>>>

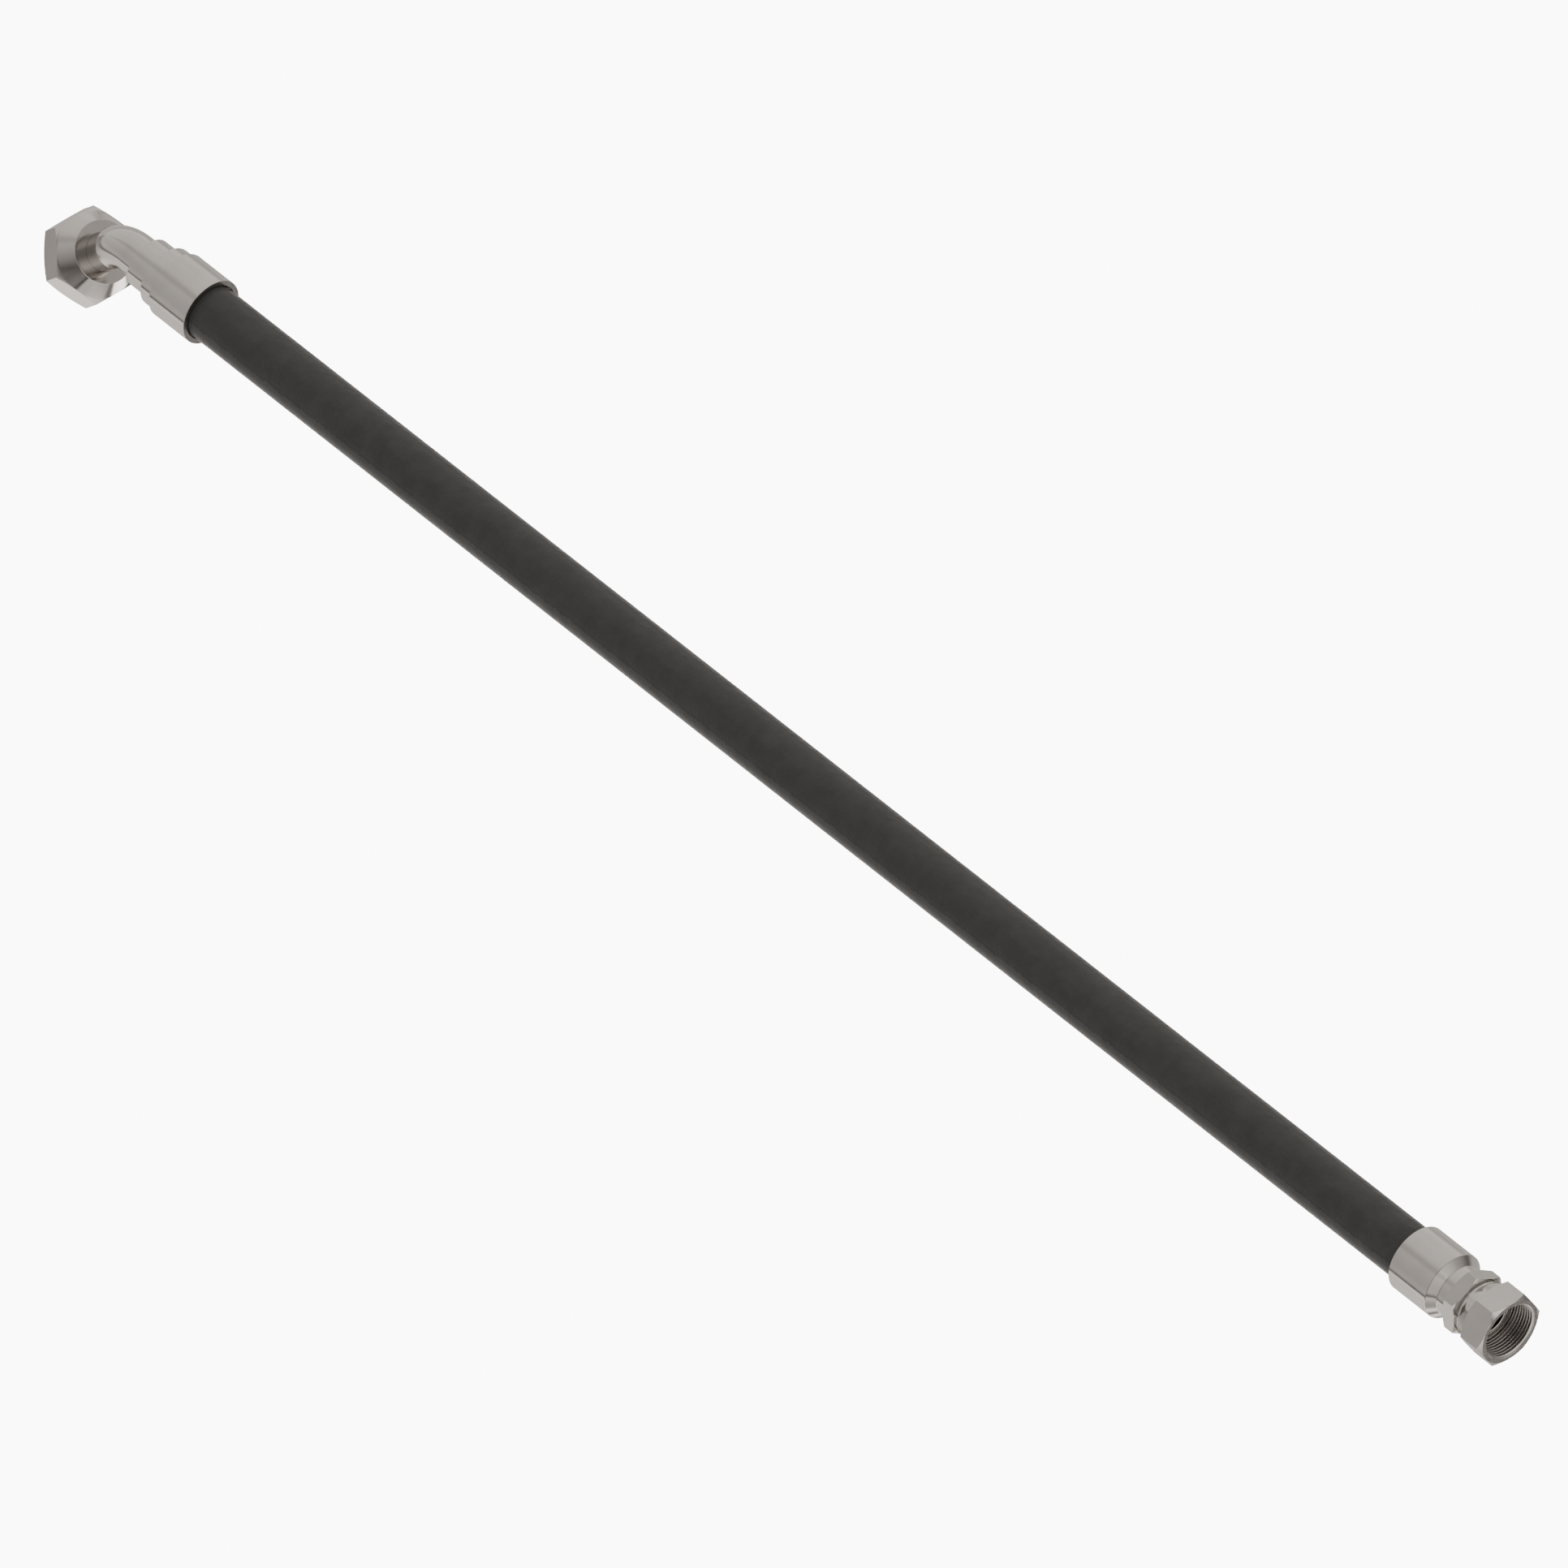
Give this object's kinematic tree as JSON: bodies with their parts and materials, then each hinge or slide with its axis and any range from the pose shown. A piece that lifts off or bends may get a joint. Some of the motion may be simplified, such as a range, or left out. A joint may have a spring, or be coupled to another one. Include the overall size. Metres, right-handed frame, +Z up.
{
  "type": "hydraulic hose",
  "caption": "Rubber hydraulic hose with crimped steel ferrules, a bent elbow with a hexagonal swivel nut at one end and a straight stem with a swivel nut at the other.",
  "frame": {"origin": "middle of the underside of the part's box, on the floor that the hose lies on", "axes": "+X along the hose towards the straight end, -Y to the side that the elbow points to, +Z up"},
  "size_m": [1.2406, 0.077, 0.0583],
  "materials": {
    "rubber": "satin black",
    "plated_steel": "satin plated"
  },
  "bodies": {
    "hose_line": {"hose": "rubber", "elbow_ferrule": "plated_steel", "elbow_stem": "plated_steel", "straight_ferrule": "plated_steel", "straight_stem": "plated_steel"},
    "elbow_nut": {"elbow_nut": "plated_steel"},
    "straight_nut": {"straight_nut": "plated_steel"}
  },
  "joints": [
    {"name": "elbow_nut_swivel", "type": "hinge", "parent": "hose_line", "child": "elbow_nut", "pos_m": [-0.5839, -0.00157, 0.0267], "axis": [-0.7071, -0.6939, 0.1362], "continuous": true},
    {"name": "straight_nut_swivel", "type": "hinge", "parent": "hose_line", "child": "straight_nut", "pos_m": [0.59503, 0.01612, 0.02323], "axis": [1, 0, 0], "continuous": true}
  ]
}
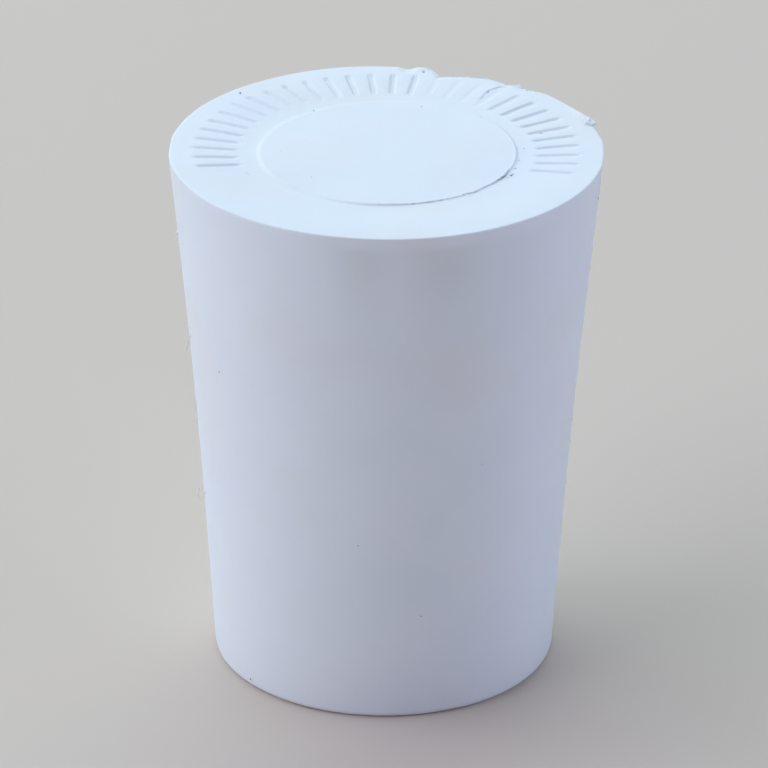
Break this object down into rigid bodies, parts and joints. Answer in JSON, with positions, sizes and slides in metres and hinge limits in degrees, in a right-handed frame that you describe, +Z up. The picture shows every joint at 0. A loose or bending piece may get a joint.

<<<

• _What is needed_:
Extract each record, keeping it identical to the original.

• _Answer below_:
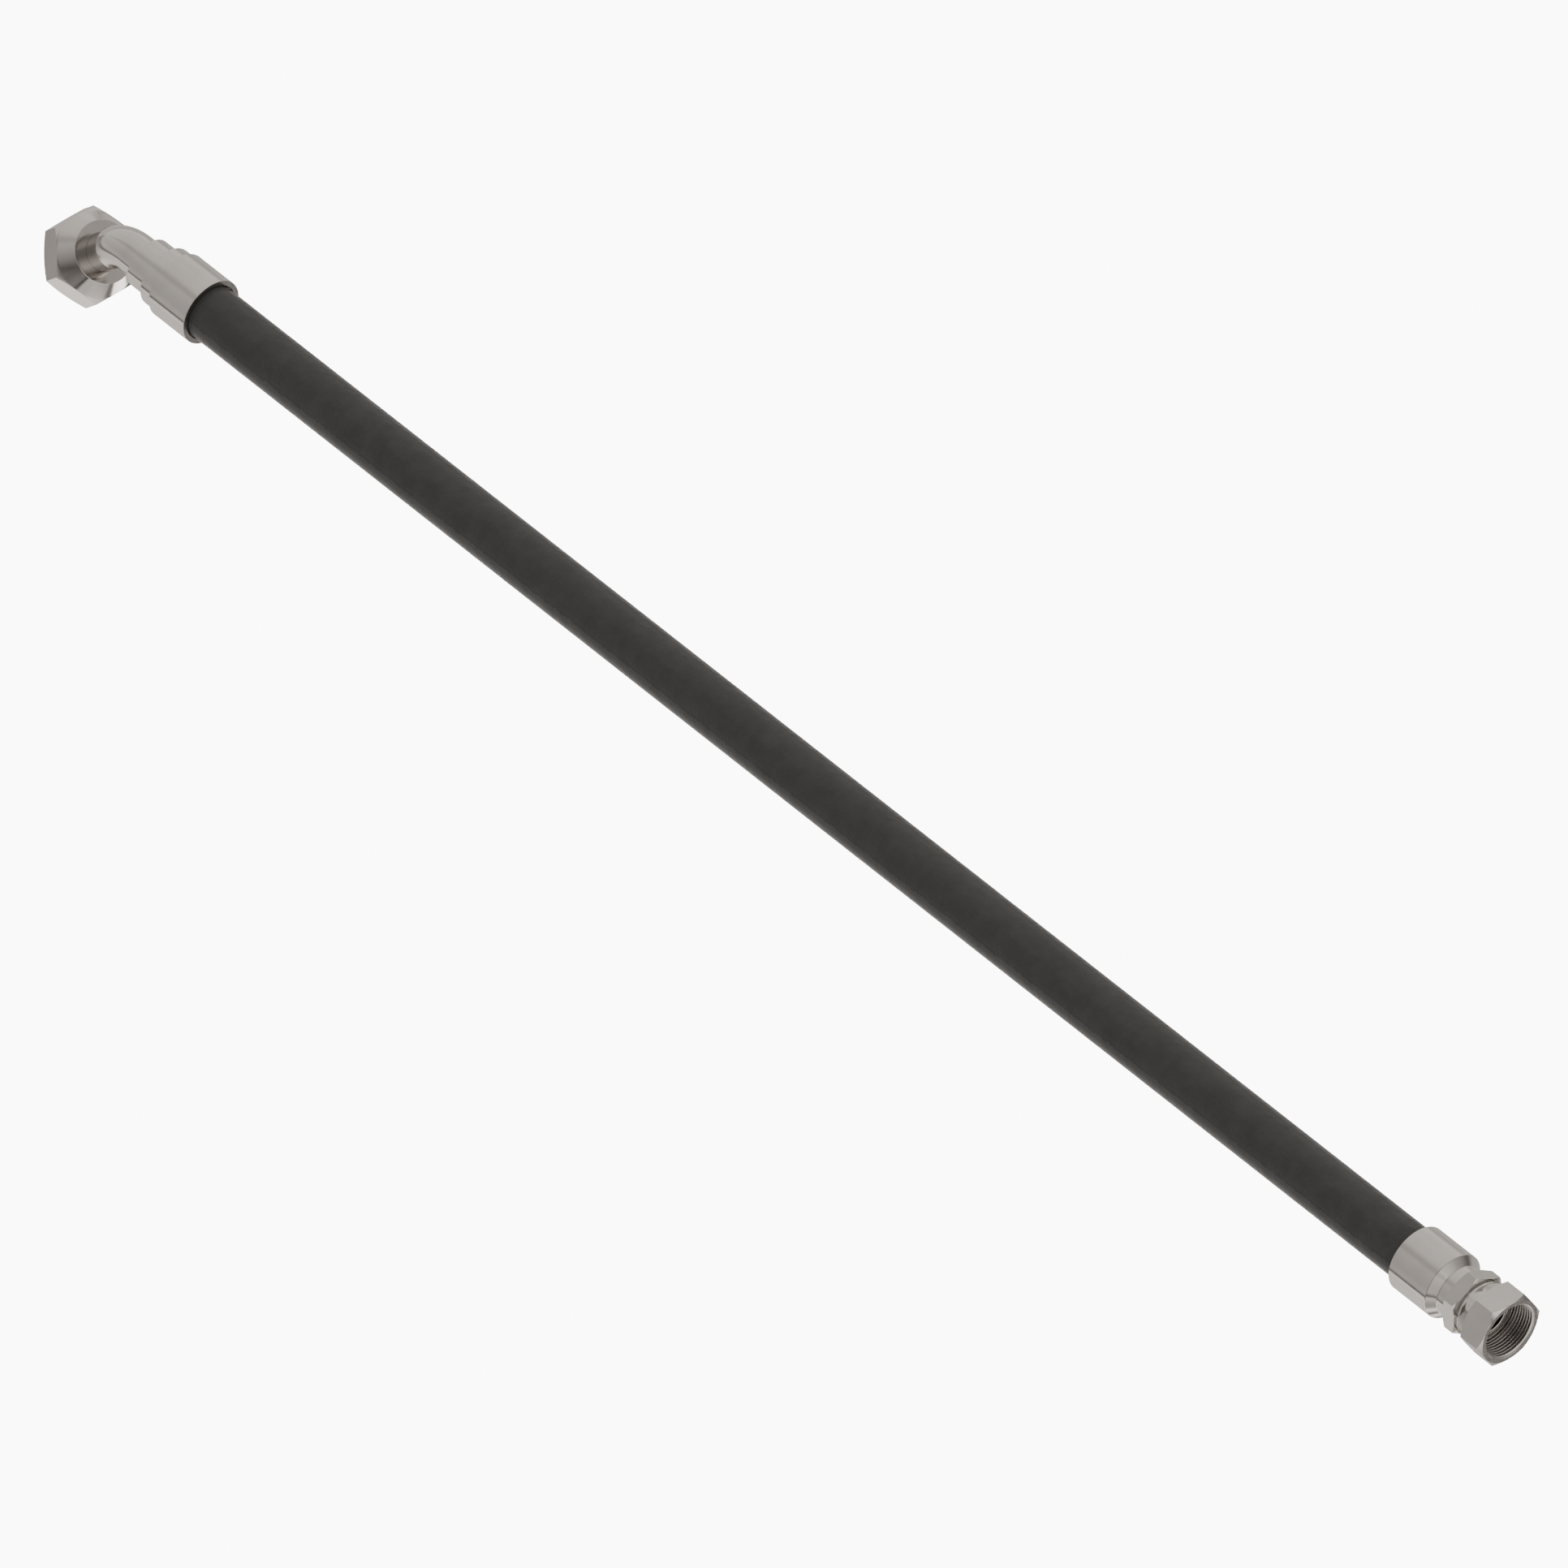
Give this object's kinematic tree as JSON: bodies with their parts and materials, then each hinge or slide with its axis and any range from the pose shown. A piece that lifts off or bends may get a joint. Some of the motion may be simplified, such as a range, or left out. A joint may have a spring, or be coupled to another one. Include the overall size. Metres, right-handed frame, +Z up.
{
  "type": "hydraulic hose",
  "caption": "Rubber hydraulic hose with crimped steel ferrules, a bent elbow with a hexagonal swivel nut at one end and a straight stem with a swivel nut at the other.",
  "frame": {"origin": "middle of the underside of the part's box, on the floor that the hose lies on", "axes": "+X along the hose towards the straight end, -Y to the side that the elbow points to, +Z up"},
  "size_m": [1.2406, 0.077, 0.0583],
  "materials": {
    "rubber": "satin black",
    "plated_steel": "satin plated"
  },
  "bodies": {
    "hose_line": {"hose": "rubber", "elbow_ferrule": "plated_steel", "elbow_stem": "plated_steel", "straight_ferrule": "plated_steel", "straight_stem": "plated_steel"},
    "elbow_nut": {"elbow_nut": "plated_steel"},
    "straight_nut": {"straight_nut": "plated_steel"}
  },
  "joints": [
    {"name": "elbow_nut_swivel", "type": "hinge", "parent": "hose_line", "child": "elbow_nut", "pos_m": [-0.5839, -0.00157, 0.0267], "axis": [-0.7071, -0.6939, 0.1362], "continuous": true},
    {"name": "straight_nut_swivel", "type": "hinge", "parent": "hose_line", "child": "straight_nut", "pos_m": [0.59503, 0.01612, 0.02323], "axis": [1, 0, 0], "continuous": true}
  ]
}
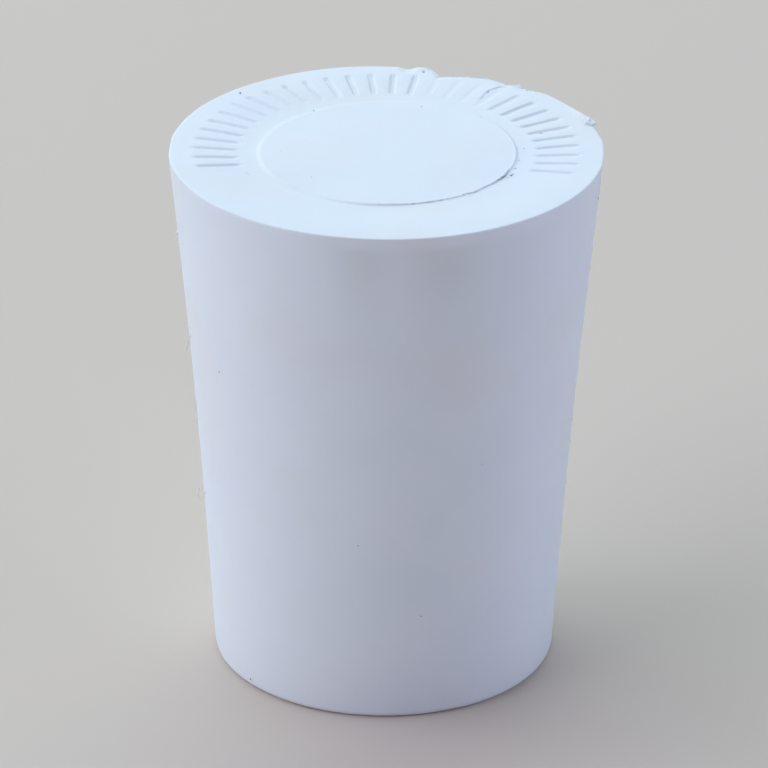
Break this object down into rigid bodies, parts and joints. Answer in JSON, with positions, sizes and slides in metres and hinge limits in degrees, in a right-handed frame that you describe, +Z up. The picture shows every joint at 0. A loose or bending piece may get a joint.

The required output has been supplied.